What are the income verifications for a reverse mortgage?
No income requirements in a reverse mortgage, however, the borrower must be able to pay continuing obligations related to property (property tax, insurance, upkeep).
What is the amount the applicant may borrow base on with a reverse mortgage?
The amount the applicant may borrow is based on the age of the youngest borrower, the value of the property and the expected interest on the loan.
What is required of the homeowner to ensure that they understand how the program works?
The homeowner is required to meet with a counselor.
If not in breach, when is a reverse mortgage due?
when the last surviving borrower dies, sells the home, or ceases to live in home for 12 consecutive months
A traditional mortgage is defined as having a _____ year Fixed.
30
What are Conforming Loans?
Conforming loans meet Fannie Mae / Freddie Mac standards – can be sold on the secondary market
What are non-conforming loans?
Non-conforming Loans Do Not Meet Fannie Mae / Freddie Mac standards and CANNOT be sold to secondary market (Fannie/Freddie). Non-confirming loans include, among other things: Jumbo loans, Alt-A loans, Sub-prime mortgages.

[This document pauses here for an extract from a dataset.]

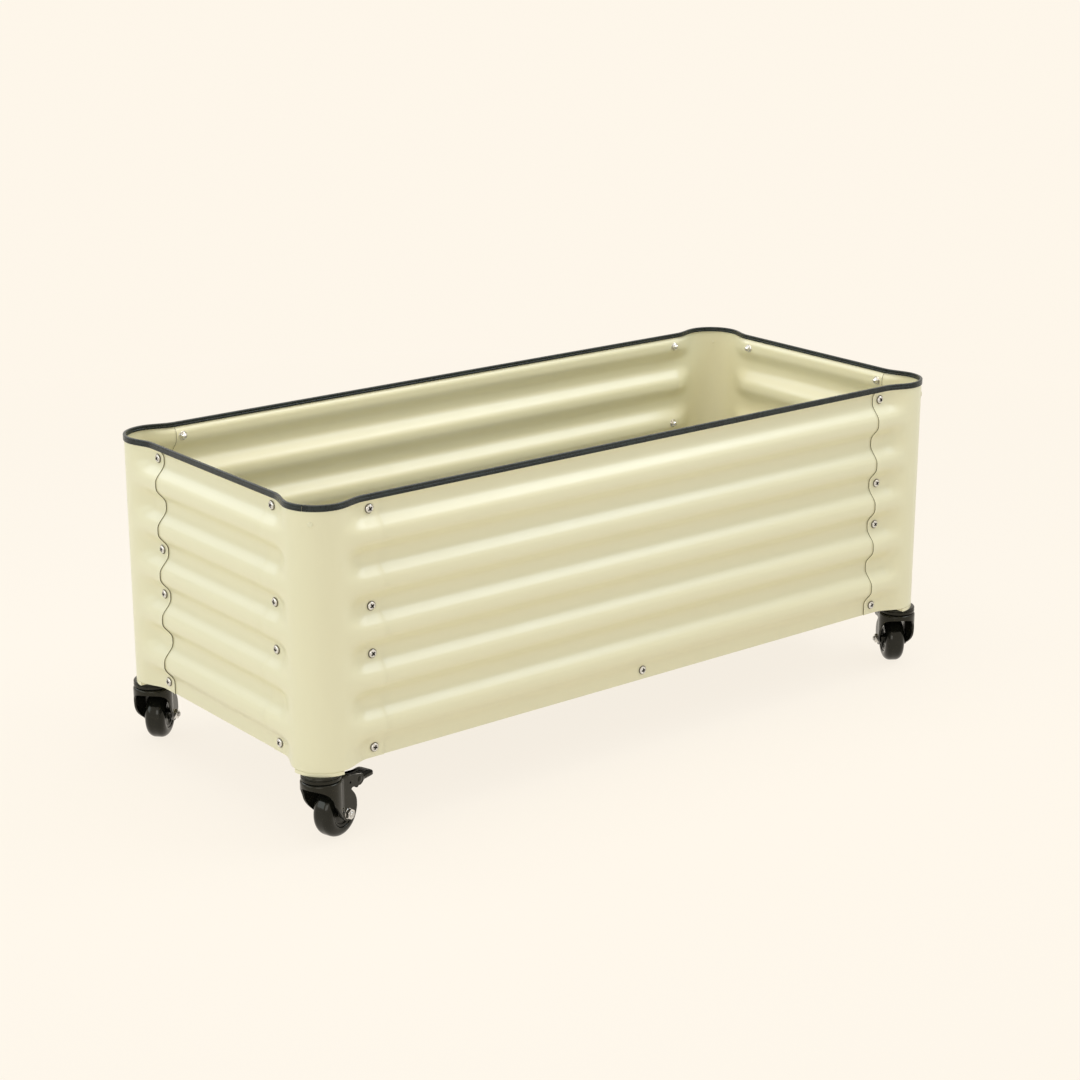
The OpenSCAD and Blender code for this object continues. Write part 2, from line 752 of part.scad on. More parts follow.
module axle_nut(nut_side) {
    color(silver)
    mirror([0, nut_side > 0 ? 1 : 0, 0])
        difference() {
            across([trail, wheel_r], -leg_out - axle_nut_h, -leg_out, axle_af / 2 / cos(30), 6);
            across([trail, wheel_r], -leg_out - axle_nut_h - cut, -leg_out + cut, axle_d / 2 + slip);
        }
}

// Hub: a dished disc with a boss that reaches the legs
module wheel_hub() {
    hub_r = hub_d / 2;
    boss_r = axle_d / 2 + 4;
    disc_half = tyre_w / 2 - 1.5;
    dish_t = disc_half - 3;
    dish_r = hub_r - 5;
    rim_r = hub_r - 3;
    side = [[boss_r, hub_half], [boss_r, dish_t], [dish_r, dish_t], [rim_r, disc_half], [hub_r, disc_half]];
    color(tyre_black)
    translate([trail, 0, wheel_r])
        rotate([90, 0, 0])
            difference() {
                rotate_extrude()
                    polygon(concat(
                        [[0, -hub_half]],
                        [for (p = side) [p[0], -p[1]]],
                        reversed(side),
                        [[0, hub_half]]));
                translate([0, 0, -hub_half - cut])
                    cylinder(h = 2 * hub_half + 2 * cut, r = axle_d / 2 + slip);
            }
}

module tyre() {
    half = tyre_w / 2;
    round_r = min(tyre_round, half - 1, wheel_r - hub_d / 2 - 1);
    color(tyre_black)
    translate([trail, 0, wheel_r])
        rotate([90, 0, 0])
            rotate_extrude($fn = 64)
                polygon(concat(
                    [[hub_d / 2, -half]],
                    arc_points([wheel_r - round_r, round_r - half], round_r, -90, 0, 6),
                    arc_points([wheel_r - round_r, half - round_r], round_r, 0, 90, 6),
                    [[hub_d / 2, half]]));
}

// Plan of the pedal: wide between the fork's ears, narrow at the tip
module pedal_plan(shrink) {
    wide = leg_in - 1 - shrink;
    slim = pedal_w / 2 - shrink;
    tip = pedal_reach - shrink;
    tip_r = 6;
    polygon(concat(
        [[ear[0] - 2, -wide], [ear[0] + 11, -wide], [ear[0] + 20, -slim]],
        arc_points([tip - tip_r, tip_r - slim], tip_r, -90, 0, 4),
        arc_points([tip - tip_r, slim - tip_r], tip_r, 0, 90, 4),
        [[ear[0] + 20, slim], [ear[0] + 11, wide], [ear[0] - 2, wide]]));
}

// Side view of a pedal cheek round the pin, with the brake cam below it. The tyre lies at the lower left
to_axle = [trail, wheel_r] - ear;
cam_reach = norm(to_axle) - wheel_r - touch_gap;
cam_r = 4;
cam_turn = 25;                                      // from the line to the axle, back towards the tip
cam_angle = atan2(to_axle[1], to_axle[0]) + cam_turn;
cam = ear + (cam_reach - cam_r) * [cos(cam_angle), sin(cam_angle)];
cheek_r = 6.5;                                      // about the pin
plate_z = ear[1] - 4;                               // top of the foot plate
flange_drop = 6;

module pedal_cheek() {
    polygon(concat(
        arc_points(ear, cheek_r, 20, 190, 10),
        arc_points(cam, cam_r, 190, 330, 7),
        [[ear[0] + 6, plate_z - flange_drop], [ear[0] + 13, plate_z - flange_drop], [ear[0] + 13, plate_z]]));
}

module brake_pedal() {
    cheek_out = leg_in - 1;
    color(fork_black)
    difference() {
        union() {
            translate([0, 0, plate_z - pedal_t]) linear_extrude(pedal_t) intersection() {
                pedal_plan(0);
                translate([ear[0] + 5, -fork_w]) square([pedal_reach, 2 * fork_w]);
            }
            translate([0, 0, plate_z - flange_drop]) linear_extrude(flange_drop) intersection() {
                difference() {
                    pedal_plan(0);
                    pedal_plan(pedal_t);
                }
                translate([ear[0] + 7, -fork_w]) square([pedal_reach, 2 * fork_w]);
            }
            for (n = [-cheek_out, cheek_out - pedal_t])
                translate([0, n + pedal_t, 0])
                    rotate([90, 0, 0])
                        linear_extrude(pedal_t)
                            pedal_cheek();
            across(cam, -cheek_out, cheek_out, cam_r - 0.5);
        }
        across(ear, -fork_w, fork_w, pin_d / 2 + slip);
    }
}

// Pin with a riveted head on each side
module pedal_pin() {
    head_t = 1.5;
    head_r = pin_d / 2 + 1.8;
    color(fork_black) {
        across(ear, -leg_out, leg_out, pin_d / 2);
        across(ear, leg_out, leg_out + head_t, head_r);
        across(ear, -leg_out - head_t, -leg_out, head_r);
    }
}

// ---- Nodes ----

FL = CORNERS[0];
BL = CORNERS[1];
FR = CORNERS[2];
BR = CORNERS[3];

long_panel(-1);  // front_panel
long_panel(1);  // back_panel
short_panel(-1);  // left_panel
short_panel(1);  // right_panel
corner_panel(FL);  // corner_panel_front_left
corner_panel(BL);  // corner_panel_back_left
corner_panel(FR);  // corner_panel_front_right
corner_panel(BR);  // corner_panel_back_right
rim_trim();
corner_plugs();
panel_bolts();
panel_washers();
panel_nuts();
corner_bracket(FL);  // corner_bracket_front_left
corner_bracket(BL);  // corner_bracket_back_left
corner_bracket(FR);  // corner_bracket_front_right
corner_bracket(BR);  // corner_bracket_back_right
long_rail(-1);  // front_base_rail
long_rail(1);  // back_base_rail
short_rail(-1);  // left_base_rail
short_rail(1);  // right_base_rail
centre_crossbar();
base_tray(-1);  // left_base_tray
base_tray(1);  // right_base_tray
stem_nuts();
race_balls();

caster(FL, yaw_front_left) swivel_head();  // swivel_head_front_left
caster(FL, yaw_front_left) fork();  // fork_front_left
caster(FL, yaw_front_left) axle_bolt(-1);  // axle_bolt_front_left
caster(FL, yaw_front_left) axle_nut(-1);  // axle_nut_front_left
caster(FL, yaw_front_left) wheel_hub();  // wheel_hub_front_left
caster(FL, yaw_front_left) tyre();  // tyre_front_left
caster(FL, yaw_front_left) brake_pedal();  // brake_pedal_front_left
caster(FL, yaw_front_left) pedal_pin();  // pedal_pin_front_left

caster(BL, yaw_back_left) swivel_head();  // swivel_head_back_left
caster(BL, yaw_back_left) fork();  // fork_back_left
caster(BL, yaw_back_left) axle_bolt(-1);  // axle_bolt_back_left
caster(BL, yaw_back_left) axle_nut(-1);  // axle_nut_back_left
caster(BL, yaw_back_left) wheel_hub();  // wheel_hub_back_left
caster(BL, yaw_back_left) tyre();  // tyre_back_left
caster(BL, yaw_back_left) brake_pedal();  // brake_pedal_back_left
caster(BL, yaw_back_left) pedal_pin();  // pedal_pin_back_left

caster(FR, yaw_front_right) swivel_head();  // swivel_head_front_right
caster(FR, yaw_front_right) fork();  // fork_front_right
caster(FR, yaw_front_right) axle_bolt(1);  // axle_bolt_front_right
caster(FR, yaw_front_right) axle_nut(1);  // axle_nut_front_right
caster(FR, yaw_front_right) wheel_hub();  // wheel_hub_front_right
caster(FR, yaw_front_right) tyre();  // tyre_front_right
caster(FR, yaw_front_right) brake_pedal();  // brake_pedal_front_right
caster(FR, yaw_front_right) pedal_pin();  // pedal_pin_front_right

caster(BR, yaw_back_right) swivel_head();  // swivel_head_back_right
caster(BR, yaw_back_right) fork();  // fork_back_right
caster(BR, yaw_back_right) axle_bolt(1);  // axle_bolt_back_right
caster(BR, yaw_back_right) axle_nut(1);  // axle_nut_back_right
caster(BR, yaw_back_right) wheel_hub();  // wheel_hub_back_right
caster(BR, yaw_back_right) tyre();  // tyre_back_right
caster(BR, yaw_back_right) brake_pedal();  // brake_pedal_back_right
caster(BR, yaw_back_right) pedal_pin();  // pedal_pin_back_right
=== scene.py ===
"""Looks of the rolling planter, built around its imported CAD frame.

Sizes are in millimetres in the CAD's own frame: X runs along the long walls, Y across and Z up, and the
origin is on the floor under the middle of the tub. Meshes are turned into metres as they are made.
"""

import json
import logging
import math
from dataclasses import dataclass, field
from enum import Enum

import bmesh
import bpy
import numpy as np
from mathutils import Matrix, Vector
from mathutils.geometry import delaunay_2d_cdt


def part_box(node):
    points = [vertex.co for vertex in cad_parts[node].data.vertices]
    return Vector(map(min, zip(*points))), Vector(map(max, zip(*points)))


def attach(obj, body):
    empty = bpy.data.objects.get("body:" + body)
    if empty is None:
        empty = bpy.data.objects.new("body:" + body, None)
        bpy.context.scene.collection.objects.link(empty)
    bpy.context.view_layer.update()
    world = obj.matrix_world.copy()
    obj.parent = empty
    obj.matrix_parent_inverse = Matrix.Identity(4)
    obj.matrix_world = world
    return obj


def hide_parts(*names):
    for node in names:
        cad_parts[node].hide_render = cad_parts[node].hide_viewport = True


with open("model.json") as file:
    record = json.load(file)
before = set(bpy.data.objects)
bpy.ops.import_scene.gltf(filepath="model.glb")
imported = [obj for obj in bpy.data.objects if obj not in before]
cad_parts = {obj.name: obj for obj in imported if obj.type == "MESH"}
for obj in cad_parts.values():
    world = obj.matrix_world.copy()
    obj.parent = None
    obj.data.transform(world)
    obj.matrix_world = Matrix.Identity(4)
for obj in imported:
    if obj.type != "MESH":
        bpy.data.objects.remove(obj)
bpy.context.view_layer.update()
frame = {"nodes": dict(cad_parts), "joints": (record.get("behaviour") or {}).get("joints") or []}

LOG = logging.getLogger("rolling_planter")
MM = 0.001

# In millimetres: how near doubles lie, how much wider a bore's radius is than what goes through it, and
# how near a face's middle lies to the cut edge that it belongs to.
MERGE_MM = 0.002
CLEARANCE = 0.06
EDGE_TOLERANCE = 0.05

Array = np.ndarray
Colour = tuple[float, float, float, float]
Triple = tuple[float, float, float]

# What these four make of a drawn point (x, y, z): (x, z, y), (z, x, y), (x, z, -y) and (x, -y, -z).
STOOD = np.array([[1, 0, 0], [0, 0, 1], [0, 1, 0]])
STOOD_ALONG_Y = np.array([[0, 0, 1], [1, 0, 0], [0, 1, 0]])
LAID = np.array([[1, 0, 0], [0, 0, 1], [0, -1, 0]])
UPSIDE_DOWN = np.diag([1.0, -1.0, -1.0])

# What a point (a, b) of a line is multiplied by to become (a, -b).
MIRROR = np.array([1.0, -1.0])


# --------------------------------------------------------------------------------------------------
# Shapes
# --------------------------------------------------------------------------------------------------


@dataclass
class Shape:
    """Points in millimetres and the faces between them."""

    points: Array
    faces: list[list[int]]

    def moved(self, turn: Array, shift: Array) -> "Shape":
        """The shape turned by a 3x3 matrix and then shifted.

        Args:
            turn: Matrix that a column point is multiplied by.
            shift: What is added to each point afterwards.

        Returns:
            The new shape, with the same faces.
        """
        return Shape(self.points @ np.asarray(turn, float).T + np.asarray(shift, float), self.faces)

    def lifted(self, height: float) -> "Shape":
        """The shape moved along Z by a height."""
        return self.moved(np.eye(3), np.array([0.0, 0.0, height]))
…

What is a package mortgage?
A Package Mortgage can be either amortizing or non-amortizing, and the lien includes personal property as well as real property.
What is a Graduated Payment Mortgage (GPM)?
A Graduated Payment Mortgage (GPM) is a mortgage in which the payment starts low and increases over time. This is a specialized payment structure that allows the borrower to make a smaller payment in the early years of the mortgage, with payments increasing yearly, until they are sufficient to fully amortize the loan. The lower payments in the beginning usually cause negative amortization.